The actual amount of country affected by Native Title is very small. The reality is that at the beginning of the 21st century there are very few Aboriginal people who can meet the stringent tests associated with traditional connection to land. 150 years of a combination of extermination and assimilation, combined with family breakups and moving people to central points more convenient to feed them and administer them, have done their work only too well. In very general terms, we are really only talking about Cape York, the Gulf country, areas of North West Queensland and the Northern Territory (which has had its own specific land rights legislation since 1976 and is an exception), north west Western Australia and northern South Australia.

Compare this with Tinsdale’s map of Australia showing tribal boundaries for our entire country and the reality that in 1788 the Aboriginality of the landscape was a genuine and real thing. Myths and story places criss-crossed the country and common features everywhere were the subject of sites of significance and inextricably connected with the local Aboriginal tribal group. What white settlement has in fact “achieved” in terms of impact on Indigenous people is almost incomprehensible. Truly, we people a land full of ghosts.

But that aside, people do not appreciate how hard the process is that Applicants have to go through to simply apply to establish Native Title. An application by a traditional owner under the federal system is made not to a “Court” style tribunal but a tribunal which runs a formal mediation process. The Tribunal is the gatekeeper to Native Title claims and that gatekeeper kept them very firmly administratively closed until the Waanyi case, to which I have referred earlier. This led to many claims having to be rejected or amended. I mention it as it is one more complexity.

So what does a traditional owner who wishes to make a claim for land do? The first step is an application for Native Title to the National Native Title Tribunal. But that is only if he wishes to pursue common law title under the Commonwealth scheme. A Queensland State Statutory Title with Reservations, with perhaps a lesser standard of proof in valuing traditional historical and or economic connection, must be an alternative to consider. The land must be vacant Crown land which is gazetted for claim (previous tenure history going to leases/reserves/national parks and other acts of extinction are not relevant before the state tribunal). This application should be filed in Brisbane.

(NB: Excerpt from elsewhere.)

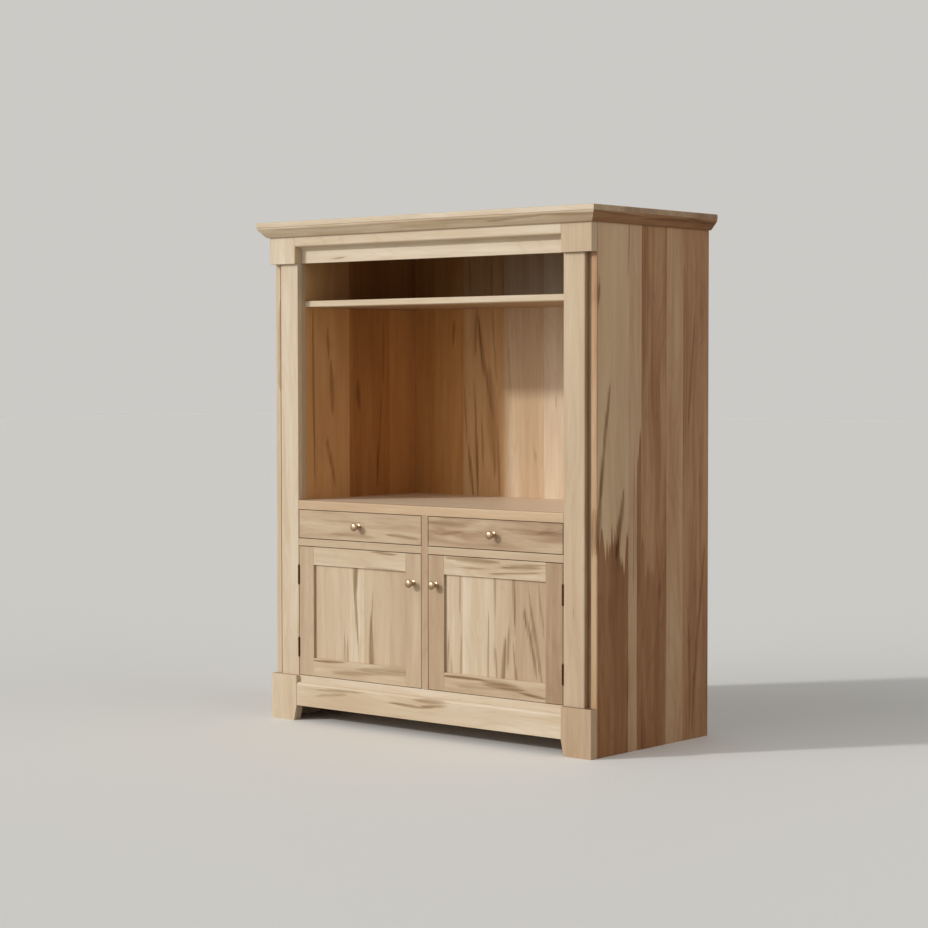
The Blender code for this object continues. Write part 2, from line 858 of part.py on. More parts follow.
def knob(name, x, z, carrier):
    """A turned knob: a rose on the wood, a waisted neck and a domed head."""
    neck_end = knob_length - knob_head_depth
    head_middle = knob_length - knob_head_depth / 2
    profile = [(0, 0), (0, knob_rose_radius), (knob_rose_depth / 2, knob_rose_radius)]
    for step in range(1, arc_steps + 1):
        share = step / arc_steps
        radius = knob_rose_radius + (knob_neck_radius - knob_rose_radius) * sin(pi / 2 * share)
        profile.append((knob_rose_depth / 2 + knob_rose_depth * share, radius))
    profile.append((neck_end, knob_neck_radius))
    for step in range(1, arc_steps * 2):
        angle = pi * step / (arc_steps * 2)
        radius = knob_head_radius * sin(angle) ** 0.75
        reach = head_middle - knob_head_depth / 2 * cos(angle)
        if radius > knob_neck_radius:
            profile.append((reach, radius))
    profile.append((knob_length, 0))
    shape = turned(profile, (x, face_front - seat_gap, z), knob_steps)
    made = piece(name, shape, brass, carrier, 0.25, 1)
    made.data.shade_smooth()
    made.data.set_sharp_from_angle(angle=pi / 5)


def drawer(side, sign):
    """A drawer front, its box grooved for a bottom, and the bottom."""
    middle = sign * (door_inner + door_outer) / 2
    carrier = axle(side + "_drawer_run", (middle, face_front, drawer_bottom))
    shape = block(
        (sign * door_inner, face_front, drawer_bottom),
        (sign * door_outer, face_back, drawer_top),
    )
    ease(shape, (0, -1, 0))
    piece(side + "_drawer_front", shape, wood_tan, carrier)
    inner = centre_half + drawer_side_clearance
    outer = opening_half - drawer_side_clearance
    front = face_back + seat_gap
    rear = back_front - drawer_rear_clearance
    bottom = mid_rail_top + seat_gap
    top = deck_bottom - drawer_top_clearance
    shape = block((sign * inner, front, bottom), (sign * outer, rear, top))
    ease(shape, (0, 0, 1))
    box = piece(side + "_drawer_box", shape, wood_sanded, carrier)
    wall = drawer_side_thickness
    hollow = block(
        (sign * (inner + wall), front + wall, bottom - cut_overrun),
        (sign * (outer - wall), rear - wall, top + cut_overrun),
    )
    combine(box, side + "_drawer_hollow", hollow)
    panel_bottom = bottom + drawer_bottom_rise
    panel_top = panel_bottom + drawer_bottom_thickness
    groove_wall = wall - drawer_groove_depth
    groove = block(
        (sign * (inner + groove_wall), front + groove_wall, panel_bottom - seat_gap),
        (sign * (outer - groove_wall), rear - groove_wall, panel_top + seat_gap),
    )
    combine(box, side + "_drawer_groove", groove)
    panel_wall = groove_wall + seat_gap
    shape = block(
        (sign * (inner + panel_wall), front + panel_wall, panel_bottom),
        (sign * (outer - panel_wall), rear - panel_wall, panel_top),
    )
    piece(side + "_drawer_bottom", shape, wood_sanded, carrier)
    knob(side + "_drawer_knob", middle, (drawer_bottom + drawer_top) / 2, carrier)


side_panels()
inner_walls()
frame_stiles()
pilasters()
corner_blocks()
plinth_blocks()
frieze()
crown()
deck_and_floor()
upper_shelf()
centre_partition()
door_catch()
cupboard_boards()
back_panel()
lower_frame()
door_carriers = doors()
hinges(door_carriers)
for side_name, side_sign in sides:
    knob_x = side_sign * (door_inner + door_stile_width / 2)
    knob(side_name + "_door_knob", knob_x, door_top - knob_drop, door_carriers[side_name])
    drawer(side_name, side_sign)
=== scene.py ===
import json
import math

import bmesh
import bpy
from mathutils import Matrix, Vector


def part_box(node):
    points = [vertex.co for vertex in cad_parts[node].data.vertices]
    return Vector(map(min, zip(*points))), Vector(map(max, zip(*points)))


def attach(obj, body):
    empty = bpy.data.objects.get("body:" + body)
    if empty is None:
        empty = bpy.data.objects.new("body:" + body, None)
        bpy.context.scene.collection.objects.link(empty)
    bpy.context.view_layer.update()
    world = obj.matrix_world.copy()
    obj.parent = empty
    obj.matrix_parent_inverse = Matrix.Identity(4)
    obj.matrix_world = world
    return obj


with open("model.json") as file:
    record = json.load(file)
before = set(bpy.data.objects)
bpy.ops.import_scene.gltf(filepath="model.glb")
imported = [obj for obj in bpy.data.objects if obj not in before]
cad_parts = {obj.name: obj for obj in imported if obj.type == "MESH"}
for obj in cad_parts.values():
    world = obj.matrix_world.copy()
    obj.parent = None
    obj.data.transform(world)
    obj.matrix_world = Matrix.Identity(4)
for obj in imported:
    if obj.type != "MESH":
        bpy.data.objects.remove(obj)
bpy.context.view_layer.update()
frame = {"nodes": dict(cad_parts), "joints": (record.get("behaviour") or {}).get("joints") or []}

# Entertainment centre in varnished spalted maple, with brass knobs and bronzed butt hinges.
nodes = frame["nodes"]
perMetre = 1000.0   # millimetres
print("frame: %d pieces" % len(nodes))


def linear(hexColour):
    # a hex colour as linear light
    parts = [int(hexColour[i:i + 2], 16) / 255 for i in (1, 3, 5)]
    return [p / 12.92 if p <= 0.04045 else ((p + 0.055) / 1.055) ** 2.4 for p in parts] + [1]


def add(tree, kind, inputs=None, **settings):
    # adds a node: settings are its own options, inputs are values or sockets to link from
    made = tree.nodes.new(kind)
    for name, value in settings.items():
        setattr(made, name, value)
    for name, value in (inputs or {}).items():
        if isinstance(value, bpy.types.NodeSocket):
            tree.links.new(value, made.inputs[name])
        else:
            made.inputs[name].default_value = value
    return made


def newMaterial(name):
    made = bpy.data.materials.new(name)
    made.use_nodes = True
    made.node_tree.nodes.clear()
    return made, made.node_tree


def newGroup(name, inputs, outputs):
    group = bpy.data.node_groups.new(name, "ShaderNodeTree")
    for words, direction in ((inputs, "INPUT"), (outputs, "OUTPUT")):
        for socket, kind in words.items():
            group.interface.new_socket(socket, in_out=direction, socket_type="NodeSocket" + kind)
    return group, add(group, "NodeGroupInput").outputs


def dress(material, *names):
    for name in names:
        piece = nodes[name]
        piece.data.materials.clear()
        piece.data.materials.append(material)


# spalted maple, planed, sanded and given two coats of satin varnish: pale and warm, with brown
# lines where the spalting ended, a soft sheen and hardly any shine
maple = {
    "tones": ((0.0, "#ECDFCA"), (0.25, "#D0B99A"), (0.5, "#B89B7C"), (0.75, "#917154"),
              (1.0, "#60412A")),   # sapwood to stained heartwood
    "stain": "#CABCA7",            # filters the wood in spalt lines and worm tracks
    "stainCoats": 2,               # and how many times it does
    "warm": (1.0, 0.66, 0.32),     # painted warm shade: the reddish cast of light bounced among the boards, at its warmest
    "warmTones": (0.4, 0.75),      # between these tones a board goes from its first share of painted warm shade to its second
    "endGrainTone": 0.35,          # sawn ends drink the varnish and go darker
    "endGrainFacing": (0.75, 0.95),   # how squarely a face looks along the board where they begin
    "roughness": 0.44,
    "roughnessSpread": (-0.05, 0.06),
    "roughnessFibre": (0.3, 0.7),  # the fibre's noise at the smoothest and the roughest place
    "specular": 0.22,
    "coat": 0.05,
    "coatRoughness": 0.28,
    "bump": 0.14,
    "bumpMm": 0.4,
    "cloud": 0.15,                 # how smoky a board is, unless it says
}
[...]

I have left aside a discussion of: tenure history; various acts of extinction; what is commercial/historical connection; and overlaps of traditional connection (anthropologist’s reports, etc).

All of these create endless permutations and combinations. Well, by now you are probably reasonably confused. The above summary is a very simplistic one and no doubt, lawyers practising in the field will hasten to direct my attention to all sorts of points which I have not dealt with.

The thrust of my comments so far have been to show you the hurdles that the traditional owner has to overcome. That traditional owner is likely to be a person with the following characteristics. He or she:

  • may well not have a high school education – many Elders have not gone beyond primary school;
  • lives in an isolated and remote place;
  • does not have access to telephone, facsimile, e-mail or internet or the other tools of the modern lobbyist;
  • may well be a person for whom English is a second or third language.

He or she will very likely be a substantially disadvantaged person in any number of ways.

That person is then expected to work their way through the legislative maze of federal and state laws with different bureaucrats with different agendas telling them different things.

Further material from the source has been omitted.